#### TASK DIRECTIONS
Extract the lines between the ones holding "bowl_z = side_z" and "bpy.data.objects.remove(obj)", inclusive, exactly as written and nothing more.

** begin INPUT RECORDS **

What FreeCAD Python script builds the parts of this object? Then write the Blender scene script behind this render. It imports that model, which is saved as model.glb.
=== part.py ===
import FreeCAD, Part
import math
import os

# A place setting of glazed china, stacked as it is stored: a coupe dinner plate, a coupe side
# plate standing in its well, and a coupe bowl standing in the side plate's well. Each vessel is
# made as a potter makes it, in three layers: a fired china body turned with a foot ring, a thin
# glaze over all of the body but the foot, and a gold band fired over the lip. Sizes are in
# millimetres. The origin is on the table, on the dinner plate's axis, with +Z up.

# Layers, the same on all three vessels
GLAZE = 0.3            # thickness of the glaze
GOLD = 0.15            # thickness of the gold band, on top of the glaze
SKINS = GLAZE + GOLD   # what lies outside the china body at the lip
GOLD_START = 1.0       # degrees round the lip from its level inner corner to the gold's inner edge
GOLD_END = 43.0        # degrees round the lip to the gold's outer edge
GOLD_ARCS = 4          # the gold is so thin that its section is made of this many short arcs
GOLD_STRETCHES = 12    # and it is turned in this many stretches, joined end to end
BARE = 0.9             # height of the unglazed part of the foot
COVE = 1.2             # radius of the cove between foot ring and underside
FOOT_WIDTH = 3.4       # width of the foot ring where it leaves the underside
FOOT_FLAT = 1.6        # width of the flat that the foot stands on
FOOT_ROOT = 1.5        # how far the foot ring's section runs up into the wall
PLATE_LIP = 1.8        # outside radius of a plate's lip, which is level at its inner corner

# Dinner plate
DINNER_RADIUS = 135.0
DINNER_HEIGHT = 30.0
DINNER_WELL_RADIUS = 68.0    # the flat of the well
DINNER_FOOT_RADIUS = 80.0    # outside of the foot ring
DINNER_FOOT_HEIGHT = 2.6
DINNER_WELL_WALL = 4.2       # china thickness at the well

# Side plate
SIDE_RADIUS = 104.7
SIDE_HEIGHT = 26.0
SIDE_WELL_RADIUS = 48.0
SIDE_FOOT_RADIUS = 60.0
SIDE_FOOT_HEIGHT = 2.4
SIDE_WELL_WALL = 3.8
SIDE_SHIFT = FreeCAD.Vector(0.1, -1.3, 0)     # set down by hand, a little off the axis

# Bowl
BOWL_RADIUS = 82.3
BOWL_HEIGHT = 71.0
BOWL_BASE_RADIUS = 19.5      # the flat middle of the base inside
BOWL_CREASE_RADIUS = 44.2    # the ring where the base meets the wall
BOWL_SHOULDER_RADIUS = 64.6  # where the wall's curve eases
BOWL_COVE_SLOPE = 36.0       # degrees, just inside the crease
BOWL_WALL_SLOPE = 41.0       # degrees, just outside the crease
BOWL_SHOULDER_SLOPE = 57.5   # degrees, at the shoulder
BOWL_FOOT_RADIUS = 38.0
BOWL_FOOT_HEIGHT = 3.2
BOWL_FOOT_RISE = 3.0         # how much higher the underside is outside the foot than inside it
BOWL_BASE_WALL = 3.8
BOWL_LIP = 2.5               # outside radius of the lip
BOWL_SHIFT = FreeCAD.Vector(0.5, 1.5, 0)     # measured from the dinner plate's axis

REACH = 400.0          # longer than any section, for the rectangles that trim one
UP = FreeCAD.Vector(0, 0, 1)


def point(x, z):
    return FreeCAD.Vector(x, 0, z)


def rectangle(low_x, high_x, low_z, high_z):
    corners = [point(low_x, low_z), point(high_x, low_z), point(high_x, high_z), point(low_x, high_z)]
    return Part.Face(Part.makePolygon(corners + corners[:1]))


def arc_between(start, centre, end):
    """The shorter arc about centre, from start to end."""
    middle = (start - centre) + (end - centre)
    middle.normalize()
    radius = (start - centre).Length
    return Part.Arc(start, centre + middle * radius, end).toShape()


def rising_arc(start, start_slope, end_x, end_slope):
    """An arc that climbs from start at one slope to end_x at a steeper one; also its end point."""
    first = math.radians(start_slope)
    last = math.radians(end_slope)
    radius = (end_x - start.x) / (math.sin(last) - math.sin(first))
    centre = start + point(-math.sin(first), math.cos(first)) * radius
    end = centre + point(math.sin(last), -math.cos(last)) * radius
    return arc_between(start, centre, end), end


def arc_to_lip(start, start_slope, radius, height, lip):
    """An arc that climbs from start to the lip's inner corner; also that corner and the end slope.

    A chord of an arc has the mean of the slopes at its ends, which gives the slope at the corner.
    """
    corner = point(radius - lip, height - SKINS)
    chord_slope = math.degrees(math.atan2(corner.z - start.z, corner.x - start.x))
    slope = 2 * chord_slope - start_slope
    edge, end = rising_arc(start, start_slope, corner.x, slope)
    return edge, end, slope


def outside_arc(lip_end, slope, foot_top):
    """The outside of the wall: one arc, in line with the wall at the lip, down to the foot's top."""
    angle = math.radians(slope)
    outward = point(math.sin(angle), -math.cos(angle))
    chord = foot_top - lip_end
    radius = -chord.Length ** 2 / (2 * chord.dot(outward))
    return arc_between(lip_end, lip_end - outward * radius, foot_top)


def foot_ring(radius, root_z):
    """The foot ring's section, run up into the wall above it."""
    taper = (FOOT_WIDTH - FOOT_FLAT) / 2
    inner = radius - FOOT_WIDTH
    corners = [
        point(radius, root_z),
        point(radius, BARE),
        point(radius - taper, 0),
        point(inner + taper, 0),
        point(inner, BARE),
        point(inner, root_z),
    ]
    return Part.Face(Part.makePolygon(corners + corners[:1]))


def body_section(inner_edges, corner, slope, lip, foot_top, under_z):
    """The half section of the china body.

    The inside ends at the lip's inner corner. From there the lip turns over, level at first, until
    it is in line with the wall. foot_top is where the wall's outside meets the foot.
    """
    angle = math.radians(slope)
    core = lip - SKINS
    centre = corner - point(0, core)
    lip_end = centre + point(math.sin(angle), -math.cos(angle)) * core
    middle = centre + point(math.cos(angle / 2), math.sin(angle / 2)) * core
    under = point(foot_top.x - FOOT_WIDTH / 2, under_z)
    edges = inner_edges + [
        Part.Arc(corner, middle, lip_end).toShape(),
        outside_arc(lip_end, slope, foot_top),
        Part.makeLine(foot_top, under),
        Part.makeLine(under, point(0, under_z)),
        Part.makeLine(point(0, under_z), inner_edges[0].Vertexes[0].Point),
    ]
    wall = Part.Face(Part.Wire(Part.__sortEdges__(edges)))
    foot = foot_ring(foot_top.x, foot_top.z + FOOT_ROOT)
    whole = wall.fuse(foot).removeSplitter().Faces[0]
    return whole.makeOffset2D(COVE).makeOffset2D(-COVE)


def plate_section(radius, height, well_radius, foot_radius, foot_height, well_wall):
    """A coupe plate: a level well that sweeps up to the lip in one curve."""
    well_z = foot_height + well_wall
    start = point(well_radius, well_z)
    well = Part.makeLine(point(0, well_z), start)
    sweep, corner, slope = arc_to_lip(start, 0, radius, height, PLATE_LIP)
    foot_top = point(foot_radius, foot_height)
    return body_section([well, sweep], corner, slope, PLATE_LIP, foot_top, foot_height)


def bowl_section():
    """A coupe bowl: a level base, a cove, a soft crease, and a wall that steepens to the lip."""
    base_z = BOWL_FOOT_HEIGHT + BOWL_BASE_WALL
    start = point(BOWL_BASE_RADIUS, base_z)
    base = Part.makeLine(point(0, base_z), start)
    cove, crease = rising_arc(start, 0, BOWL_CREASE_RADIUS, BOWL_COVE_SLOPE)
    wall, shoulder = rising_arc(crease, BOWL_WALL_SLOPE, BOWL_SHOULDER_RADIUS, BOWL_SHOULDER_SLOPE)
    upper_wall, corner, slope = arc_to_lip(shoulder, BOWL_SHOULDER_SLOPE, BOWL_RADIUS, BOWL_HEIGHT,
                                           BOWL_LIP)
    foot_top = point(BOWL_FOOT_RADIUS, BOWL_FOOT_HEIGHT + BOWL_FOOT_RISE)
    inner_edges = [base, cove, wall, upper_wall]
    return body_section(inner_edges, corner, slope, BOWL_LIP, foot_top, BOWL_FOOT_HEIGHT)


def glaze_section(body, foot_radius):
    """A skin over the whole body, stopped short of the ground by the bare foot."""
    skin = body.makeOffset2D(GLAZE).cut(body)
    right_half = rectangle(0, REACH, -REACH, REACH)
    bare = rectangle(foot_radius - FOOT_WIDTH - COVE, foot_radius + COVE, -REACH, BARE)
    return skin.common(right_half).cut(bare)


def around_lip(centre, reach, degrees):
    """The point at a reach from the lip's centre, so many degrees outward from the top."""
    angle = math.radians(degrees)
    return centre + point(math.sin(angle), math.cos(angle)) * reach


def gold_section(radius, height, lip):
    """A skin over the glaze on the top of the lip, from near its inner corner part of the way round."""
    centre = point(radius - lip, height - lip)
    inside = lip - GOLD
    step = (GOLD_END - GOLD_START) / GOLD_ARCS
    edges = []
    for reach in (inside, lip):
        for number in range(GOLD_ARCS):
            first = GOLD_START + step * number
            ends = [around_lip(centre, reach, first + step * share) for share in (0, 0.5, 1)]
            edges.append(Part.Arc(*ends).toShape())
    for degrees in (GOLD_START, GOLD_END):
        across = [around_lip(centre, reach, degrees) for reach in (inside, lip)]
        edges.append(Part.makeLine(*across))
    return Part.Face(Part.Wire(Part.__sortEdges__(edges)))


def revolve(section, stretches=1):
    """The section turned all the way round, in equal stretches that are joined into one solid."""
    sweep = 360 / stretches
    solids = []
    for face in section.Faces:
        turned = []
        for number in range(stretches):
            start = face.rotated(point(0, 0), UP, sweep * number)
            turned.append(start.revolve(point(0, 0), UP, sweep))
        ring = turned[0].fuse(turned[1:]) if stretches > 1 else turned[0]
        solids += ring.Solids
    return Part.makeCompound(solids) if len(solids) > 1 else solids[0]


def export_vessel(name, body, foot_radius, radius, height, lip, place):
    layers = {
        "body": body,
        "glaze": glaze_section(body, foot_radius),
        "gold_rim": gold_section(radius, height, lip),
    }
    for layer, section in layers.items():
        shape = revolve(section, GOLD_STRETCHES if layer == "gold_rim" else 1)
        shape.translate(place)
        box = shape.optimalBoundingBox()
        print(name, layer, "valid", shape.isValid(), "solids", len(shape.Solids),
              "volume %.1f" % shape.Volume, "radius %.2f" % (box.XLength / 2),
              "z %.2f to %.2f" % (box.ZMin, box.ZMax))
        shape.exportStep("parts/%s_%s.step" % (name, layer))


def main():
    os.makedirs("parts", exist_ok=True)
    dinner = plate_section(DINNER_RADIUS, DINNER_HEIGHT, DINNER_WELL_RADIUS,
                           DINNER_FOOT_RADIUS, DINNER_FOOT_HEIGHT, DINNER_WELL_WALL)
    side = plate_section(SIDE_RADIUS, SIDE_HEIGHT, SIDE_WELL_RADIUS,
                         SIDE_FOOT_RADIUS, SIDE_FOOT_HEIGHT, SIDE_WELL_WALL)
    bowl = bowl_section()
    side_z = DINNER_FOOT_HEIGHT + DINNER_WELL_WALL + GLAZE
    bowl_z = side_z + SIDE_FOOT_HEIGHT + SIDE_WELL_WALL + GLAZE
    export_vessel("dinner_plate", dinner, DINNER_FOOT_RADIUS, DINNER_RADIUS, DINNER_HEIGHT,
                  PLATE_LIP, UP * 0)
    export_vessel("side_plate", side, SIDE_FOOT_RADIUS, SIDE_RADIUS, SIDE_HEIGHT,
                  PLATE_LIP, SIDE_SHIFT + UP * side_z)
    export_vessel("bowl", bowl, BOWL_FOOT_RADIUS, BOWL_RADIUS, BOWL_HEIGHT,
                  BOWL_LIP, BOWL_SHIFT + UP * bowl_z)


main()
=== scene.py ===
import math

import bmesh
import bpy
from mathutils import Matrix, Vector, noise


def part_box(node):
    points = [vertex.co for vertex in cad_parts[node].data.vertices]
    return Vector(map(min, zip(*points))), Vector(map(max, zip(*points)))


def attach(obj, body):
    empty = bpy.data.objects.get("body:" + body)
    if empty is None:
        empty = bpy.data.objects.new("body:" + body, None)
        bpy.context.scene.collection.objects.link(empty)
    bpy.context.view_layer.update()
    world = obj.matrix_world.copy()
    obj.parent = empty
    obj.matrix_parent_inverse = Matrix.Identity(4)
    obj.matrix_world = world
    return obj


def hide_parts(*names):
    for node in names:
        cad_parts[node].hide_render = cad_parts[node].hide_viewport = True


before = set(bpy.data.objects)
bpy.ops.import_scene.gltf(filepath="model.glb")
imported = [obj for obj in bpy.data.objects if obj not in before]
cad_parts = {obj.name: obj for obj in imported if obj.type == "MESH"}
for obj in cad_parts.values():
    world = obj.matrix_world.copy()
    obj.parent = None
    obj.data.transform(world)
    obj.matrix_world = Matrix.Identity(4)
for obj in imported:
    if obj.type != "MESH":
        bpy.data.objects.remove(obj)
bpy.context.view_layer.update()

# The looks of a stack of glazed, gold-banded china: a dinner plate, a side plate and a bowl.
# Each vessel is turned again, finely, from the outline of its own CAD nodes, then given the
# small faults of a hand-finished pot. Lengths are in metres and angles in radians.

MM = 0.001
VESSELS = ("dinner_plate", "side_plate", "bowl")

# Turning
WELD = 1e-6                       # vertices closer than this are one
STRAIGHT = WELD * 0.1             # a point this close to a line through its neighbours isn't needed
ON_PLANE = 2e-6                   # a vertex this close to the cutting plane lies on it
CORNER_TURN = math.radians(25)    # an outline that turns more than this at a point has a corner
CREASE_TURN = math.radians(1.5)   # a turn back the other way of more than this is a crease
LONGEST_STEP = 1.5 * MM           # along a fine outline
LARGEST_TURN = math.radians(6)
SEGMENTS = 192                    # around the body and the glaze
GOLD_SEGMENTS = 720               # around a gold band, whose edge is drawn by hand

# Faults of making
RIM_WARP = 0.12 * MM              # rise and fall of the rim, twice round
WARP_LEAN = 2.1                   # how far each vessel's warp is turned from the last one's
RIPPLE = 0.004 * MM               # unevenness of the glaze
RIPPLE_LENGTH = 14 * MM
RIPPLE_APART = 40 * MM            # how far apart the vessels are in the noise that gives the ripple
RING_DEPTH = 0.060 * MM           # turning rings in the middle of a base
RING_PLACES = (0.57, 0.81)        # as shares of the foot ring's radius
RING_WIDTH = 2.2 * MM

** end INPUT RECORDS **
** begin INPUT RECORDS **

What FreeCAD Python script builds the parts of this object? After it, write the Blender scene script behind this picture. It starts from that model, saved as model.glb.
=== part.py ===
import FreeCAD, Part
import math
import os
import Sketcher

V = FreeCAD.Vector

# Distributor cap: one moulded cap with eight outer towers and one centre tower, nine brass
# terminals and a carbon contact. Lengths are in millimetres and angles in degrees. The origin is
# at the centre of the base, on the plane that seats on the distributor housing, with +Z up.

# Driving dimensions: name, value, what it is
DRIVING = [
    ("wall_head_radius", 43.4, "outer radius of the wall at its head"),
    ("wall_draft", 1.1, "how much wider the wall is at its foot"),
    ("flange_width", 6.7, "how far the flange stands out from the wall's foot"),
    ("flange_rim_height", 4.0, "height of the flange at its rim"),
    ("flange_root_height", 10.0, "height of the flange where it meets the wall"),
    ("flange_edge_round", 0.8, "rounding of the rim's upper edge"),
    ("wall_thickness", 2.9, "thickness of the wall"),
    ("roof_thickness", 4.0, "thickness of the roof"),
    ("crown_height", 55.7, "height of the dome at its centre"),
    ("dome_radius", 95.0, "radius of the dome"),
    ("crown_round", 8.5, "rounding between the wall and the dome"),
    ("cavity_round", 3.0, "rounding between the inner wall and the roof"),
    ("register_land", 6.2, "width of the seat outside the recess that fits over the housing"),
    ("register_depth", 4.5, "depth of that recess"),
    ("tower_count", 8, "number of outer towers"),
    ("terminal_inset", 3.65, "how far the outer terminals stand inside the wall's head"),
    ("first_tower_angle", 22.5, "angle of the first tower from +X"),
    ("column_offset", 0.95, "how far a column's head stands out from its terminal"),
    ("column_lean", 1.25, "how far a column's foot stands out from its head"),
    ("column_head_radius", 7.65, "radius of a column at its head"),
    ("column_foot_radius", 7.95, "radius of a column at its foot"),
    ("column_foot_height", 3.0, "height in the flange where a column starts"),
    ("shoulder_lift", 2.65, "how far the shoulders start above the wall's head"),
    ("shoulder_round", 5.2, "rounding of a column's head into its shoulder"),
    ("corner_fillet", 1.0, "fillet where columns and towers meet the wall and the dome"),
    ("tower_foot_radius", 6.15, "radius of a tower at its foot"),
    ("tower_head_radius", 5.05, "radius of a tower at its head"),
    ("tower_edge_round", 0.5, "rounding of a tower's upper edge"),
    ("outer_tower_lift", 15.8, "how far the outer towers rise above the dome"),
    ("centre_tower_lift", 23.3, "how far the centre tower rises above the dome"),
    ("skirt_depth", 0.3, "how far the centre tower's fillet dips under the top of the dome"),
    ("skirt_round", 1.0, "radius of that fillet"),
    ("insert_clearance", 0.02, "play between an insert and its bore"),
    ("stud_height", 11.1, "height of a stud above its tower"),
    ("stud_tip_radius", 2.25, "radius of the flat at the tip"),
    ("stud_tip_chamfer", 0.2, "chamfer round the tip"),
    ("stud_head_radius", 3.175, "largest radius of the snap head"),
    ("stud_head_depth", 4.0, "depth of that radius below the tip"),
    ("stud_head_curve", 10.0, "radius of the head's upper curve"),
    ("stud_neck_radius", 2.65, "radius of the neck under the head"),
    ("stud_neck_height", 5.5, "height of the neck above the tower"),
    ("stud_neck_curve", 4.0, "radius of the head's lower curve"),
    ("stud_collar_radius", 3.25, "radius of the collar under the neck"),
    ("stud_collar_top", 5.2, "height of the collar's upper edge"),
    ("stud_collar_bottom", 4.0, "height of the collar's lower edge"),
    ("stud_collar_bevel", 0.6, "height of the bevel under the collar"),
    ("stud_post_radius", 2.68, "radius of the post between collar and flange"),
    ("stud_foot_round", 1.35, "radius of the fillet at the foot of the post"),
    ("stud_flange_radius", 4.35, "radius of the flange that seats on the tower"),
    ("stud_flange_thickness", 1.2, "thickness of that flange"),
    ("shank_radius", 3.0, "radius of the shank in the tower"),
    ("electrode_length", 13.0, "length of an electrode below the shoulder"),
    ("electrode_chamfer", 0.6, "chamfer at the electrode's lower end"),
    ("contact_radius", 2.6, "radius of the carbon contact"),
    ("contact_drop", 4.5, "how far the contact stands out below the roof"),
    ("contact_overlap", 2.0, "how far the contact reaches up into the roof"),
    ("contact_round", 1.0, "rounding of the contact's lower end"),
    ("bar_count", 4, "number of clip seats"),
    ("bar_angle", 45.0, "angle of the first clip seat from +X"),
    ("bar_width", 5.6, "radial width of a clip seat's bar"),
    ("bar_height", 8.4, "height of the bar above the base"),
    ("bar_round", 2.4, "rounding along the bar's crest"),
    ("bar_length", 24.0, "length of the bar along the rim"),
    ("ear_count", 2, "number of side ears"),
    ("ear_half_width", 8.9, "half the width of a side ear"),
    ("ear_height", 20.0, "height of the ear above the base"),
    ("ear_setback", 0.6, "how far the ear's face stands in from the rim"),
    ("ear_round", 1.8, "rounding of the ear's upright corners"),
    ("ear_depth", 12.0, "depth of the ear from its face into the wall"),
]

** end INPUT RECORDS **

#### OUTPUT
    bowl_z = side_z + SIDE_FOOT_HEIGHT + SIDE_WELL_WALL + GLAZE
    export_vessel("dinner_plate", dinner, DINNER_FOOT_RADIUS, DINNER_RADIUS, DINNER_HEIGHT,
                  PLATE_LIP, UP * 0)
    export_vessel("side_plate", side, SIDE_FOOT_RADIUS, SIDE_RADIUS, SIDE_HEIGHT,
                  PLATE_LIP, SIDE_SHIFT + UP * side_z)
    export_vessel("bowl", bowl, BOWL_FOOT_RADIUS, BOWL_RADIUS, BOWL_HEIGHT,
                  BOWL_LIP, BOWL_SHIFT + UP * bowl_z)


main()
=== scene.py ===
import math

import bmesh
import bpy
from mathutils import Matrix, Vector, noise


def part_box(node):
    points = [vertex.co for vertex in cad_parts[node].data.vertices]
    return Vector(map(min, zip(*points))), Vector(map(max, zip(*points)))


def attach(obj, body):
    empty = bpy.data.objects.get("body:" + body)
    if empty is None:
        empty = bpy.data.objects.new("body:" + body, None)
        bpy.context.scene.collection.objects.link(empty)
    bpy.context.view_layer.update()
    world = obj.matrix_world.copy()
    obj.parent = empty
    obj.matrix_parent_inverse = Matrix.Identity(4)
    obj.matrix_world = world
    return obj


def hide_parts(*names):
    for node in names:
        cad_parts[node].hide_render = cad_parts[node].hide_viewport = True


before = set(bpy.data.objects)
bpy.ops.import_scene.gltf(filepath="model.glb")
imported = [obj for obj in bpy.data.objects if obj not in before]
cad_parts = {obj.name: obj for obj in imported if obj.type == "MESH"}
for obj in cad_parts.values():
    world = obj.matrix_world.copy()
    obj.parent = None
    obj.data.transform(world)
    obj.matrix_world = Matrix.Identity(4)
for obj in imported:
    if obj.type != "MESH":
        bpy.data.objects.remove(obj)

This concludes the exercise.